As many as 600 massive steel bolts on the San Francisco-Oakland Bay Bridge, reinforcing the new eastern span against earthquakes, may need to be replaced in the first year it’s open, according to the Metropolitan Transportation Commission.
The bolts girding a 2.2-mile section are subject to long-term corrosion, unlike 32 bolts that snapped in March after they became brittle due to processing, Executive Director Steve Heminger said yesterday at a hearing in Oakland.
The $6.3 billion Bay Bridge is the most expensive public works project in California history. Opening of the new section in September has been delayed, potentially costing the prime contractors performance incentives, while 270,000 drivers a day must depend on a bridge finished in 1936 and damaged in the 1989 Loma Prieta earthquake.
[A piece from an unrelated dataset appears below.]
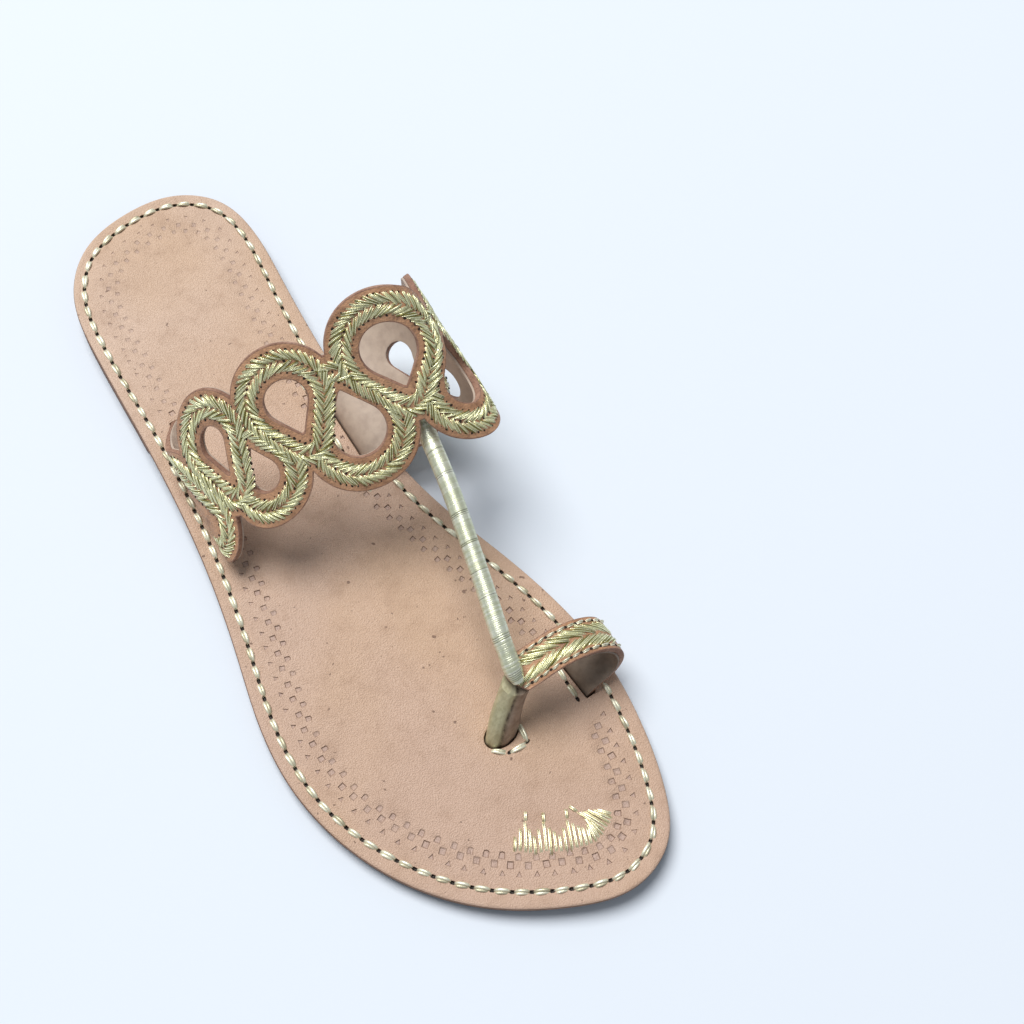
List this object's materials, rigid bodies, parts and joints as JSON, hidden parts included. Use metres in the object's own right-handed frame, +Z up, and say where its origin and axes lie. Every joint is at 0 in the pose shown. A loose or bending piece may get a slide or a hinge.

“When you buy a new bridge, you don’t expect to replace 600 bolts in the first year,” said Heminger, whose agency will be responsible for maintaining the span. “That is probably what we are going to have to do.”
He didn’t estimate the cost. Bridge planners have come up with two steel “saddles” as a work-around for the rods that failed. Those bolts, which can’t be replaced because they’re embedded in concrete, are each about the diameter of a baseball and as much as 17 feet (5 meters) long. That work is estimated at about $20 million, Heminger said.
The commission is seeking at least partial reimbursement from the project’s prime contractors and engineers, Heminger said. A joint venture of American Bridge Co. and Fluor Corp. is the contractor, while a joint venture of San Francisco-based T.Y. Lin International Group and Moffatt & Nichol is the engineer of record. Heminger said the commission has opened discussions with them about sharing the costs and plans to file a claim against the engineers’ insurance company.
Keith Stephens, a spokesman for Fluor and American Bridge, said it would be premature to comment on the issue. Tracy Russell, a spokeswoman for Moffatt & Nichol, declined to comment. Maribel Castillo, a spokeswoman for T.Y. Lin, didn’t respond to requests for comment.
The suspension bridge is designed to move slightly during an earthquake, rather than break, through a combination of bearings and seismic control devices known as shear keys, according to a report by the Toll Bridge Program Oversight Committee. The 600 bolts that may need to be replaced anchor the devices.
When 32 other bolts, manufactured by Dyson Corp. in Painesville, Ohio, were tightened in March, according to the report, “Rods began failing after three days of tensioning.”
Engineers made the rods susceptible to breaking by specifying the wrong anti-corrosion treatment, according to the report.
“The specifications, the grades of material they ordered, were the grades we provided,” said Brian Rawson, the president of closely held Dyson, the low bidder. The company, which makes bolts, screws and fasteners, supplied components of the original Bay Bridge, on which construction began in 1933. “They should have specified a higher-grade material.”
The state Transportation Department, known as Caltrans, shares responsibility for the failure with project contractors and engineers, according to the oversight report.
The engineers approved dipping the 32 rods in molten zinc at 850 degrees Fahrenheit (450 Celsius) to protect against corrosion. The technique can cause hydrogen embrittlement, in which hydrogen atoms spiderweb through the metal and weaken it, Thomas Devine, a professor of materials science and engineering at the University of California, Berkeley, said by e-mail.
The 600 other rods, also made by Dyson, are vulnerable to stress corrosion, which is a long-term problem unlike hydrogen embrittlement, Heminger said. The cause is linked to the high stress the parts are subjected to on the bridge, and exposure to the elements, particularly saltwater, he said.
Fluor, based in Irving, Texas, rose 0.47 percent yesterday to $59.29 in New York, after falling July 8 to $57.75, the lowest in two months. Coraopolis, Pennsylvania-based American Bridge, T.Y. Lin and Moffatt & Nichol are closely held.
Tax-exempt Bay Area Toll Authority revenue bonds maturing in April 2028 traded July 8 for the first time since May at an average yield of 3.84 percent, the highest since the debt was sold in September, data compiled by Bloomberg show. The penalty relative to AAA rated munis was 1.26 percentage points, close to the highest since issuance, the data show.